Beginning in the 1970s, he repeatedly spoke out against creationists who wanted to remove discussion of evolution from school textbooks. In the 1980s, he was instrumental in getting numerous California school textbooks rejected because of their inadequate discussion of evolution.

"He should be remembered as a crusader," Padian said. "He hated humbuggery, and would take on everyone from Linus Pauling and his claims that vitamin C is a cure-all, to homeopathic medicine and the creationists."

Jukes was born on Aug. 25, 1906, in Hastings, England, and emigrated to Canada in 1924. After receiving his Ph.D. in biochemistry from the University of Toronto in 1933, he moved to California, where he had been drawn by the writings of Mark Twain and Bret Harte.

As a postdoctoral fellow, instructor and assistant professor at the University of California - at Berkeley from 1933 to 1934, and at Davis from 1934 to 1942 - he worked with Samuel Lepkovsky on the B vitamins then being discovered through research on poultry. Among his contributions were the important roles of riboflavin and vitamin B-12 in promoting the growth of chickens, and the first report that the B-vitamin niacin cured pellagra in humans. He also shared a stake in the isolation of pantothenic acid and proving its essential nutrient role in chicks.

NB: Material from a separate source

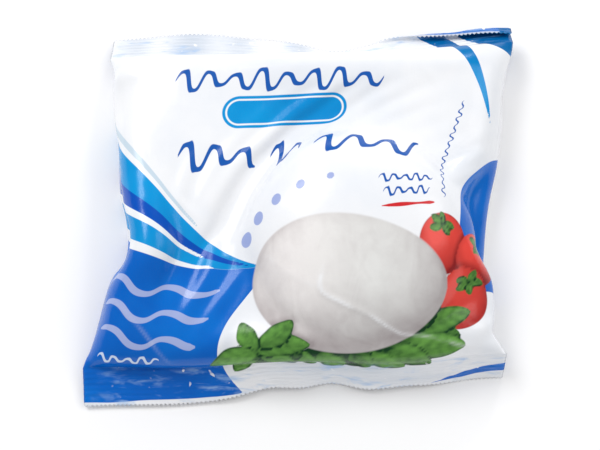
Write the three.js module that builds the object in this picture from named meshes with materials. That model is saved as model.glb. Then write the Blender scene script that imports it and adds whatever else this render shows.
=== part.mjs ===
// A sealed pillow pouch of mozzarella, lying on its back: one closed solid.
//
// The pouch is a tube of film, sealed flat at both ends, round one soft ball of cheese and its brine.
// Its shape is found the way the real one finds it. The film is a net of points that may fold but not
// stretch, held at the two seals, filled to its volume, pressed out by the weight of the brine, draped
// over the ball and laid on the table. The net is settled coarse first, then with every cell halved.
//
// Frame: millimetres, +Z up, +X to the right of the printed side, +Y towards the top seal. The origin
// is on the table, below the middle of the pouch.
import * as THREE from 'three'

// ---- Driving dimensions, mm --------------------------------------------------------------------
const FILM_WIDTH = 137 // the empty pouch, side to side
const FILM_LENGTH = 142 // the empty pouch, cut edge to cut edge
const SEAL_WIDTH = 12.2 // each end seal
const SEAL_THICKNESS = 0.9 // both films and their crimp
const FILL_VOLUME = 290e3 // cheese and brine, mm³

const BALL_SEMI_AXES = [37, 36, 17.2]
const BALL_CENTRE = [20, -5, 17.2]
const BALL_UNEVENNESS = 0.02 // share of the radius

const FIN_WIDTH = 13 // the long seam, folded flat down the middle of the back
const FIN_RELIEF = 0.5

// ---- The net and how it is settled ---------------------------------------------------------------
const COARSE_NET = { half: 24, rows: 20 } // cells across one side, cells between the seals
const COARSE_STEPS = 600
const FINE_STEPS = 500
const SEAL_ROWS = 8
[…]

In 1942, Jukes joined Lederle Laboratories, where he directed the section on nutrition and physiology research until 1959. He subsequently served as director of biochemistry at the agricultural division in New Jersey. His group discovered the commercially important growth-promoting effect of the antibiotic aureomycin for poultry, and isolated and synthesized the vitamin folic acid. During this period, he also did pioneering work in chemotherapy as a treatment for cancer, synthesizing folic acid antagonists, including methotrexate, that could be used in the chemotherapy of cancer.

After DNA was identified as the source of inheritance in the early 1960s, Jukes transferred his scientific interests to molecular biology and molecular evolution and returned to UC Berkeley as a professor in residence of medical physics. He remained active on the UC Berkeley faculty in biophysics and then integrative biology until his death. Jukes's bibliography contains over 550 publications from 1930 to the present, including three books: "B-vitamins for Blood Formation," "Antibiotics in Nutrition" and "Molecules in Evolution."

Among his awards were the Kenneth A. Spencer Award in agricultural chemistry (1976) and the Agriculture and Food Chemistry Award (1979) of the American Chemical Society; the Cain Memorial Award of the American Association for Cancer Research (1987); the Klaus Schwarz Commemorative Medal of the International Association of Bioinorganic Scientists (1988); and the Borden Award in Poultry Nutrition (1947). He was elected a fellow of the American Institute of Nutrition in 1973.

Jukes was an avid mountaineer, an ardent fan of Cal football, a member of the American Alpine Club, a life member of the Sierra Club, a member of Chit Chat Club and a member of Delta Tau Delta fraternity.

He is survived by his wife, Marguerite Jukes, of Berkeley; their daughter, Dorothy Mavis Jukes, and her husband, Robert Hudson, of Cotati, Calif; their daughter, Caroline Knueppel, and her husband, Nick, of Walnut Creek, Calif; and by his daughter-in-law, Sheila Sylvia, of Cape Cod, Mass. A son, Kenneth Hughes, died several years ago. Jukes also is survived by seven grandchildren.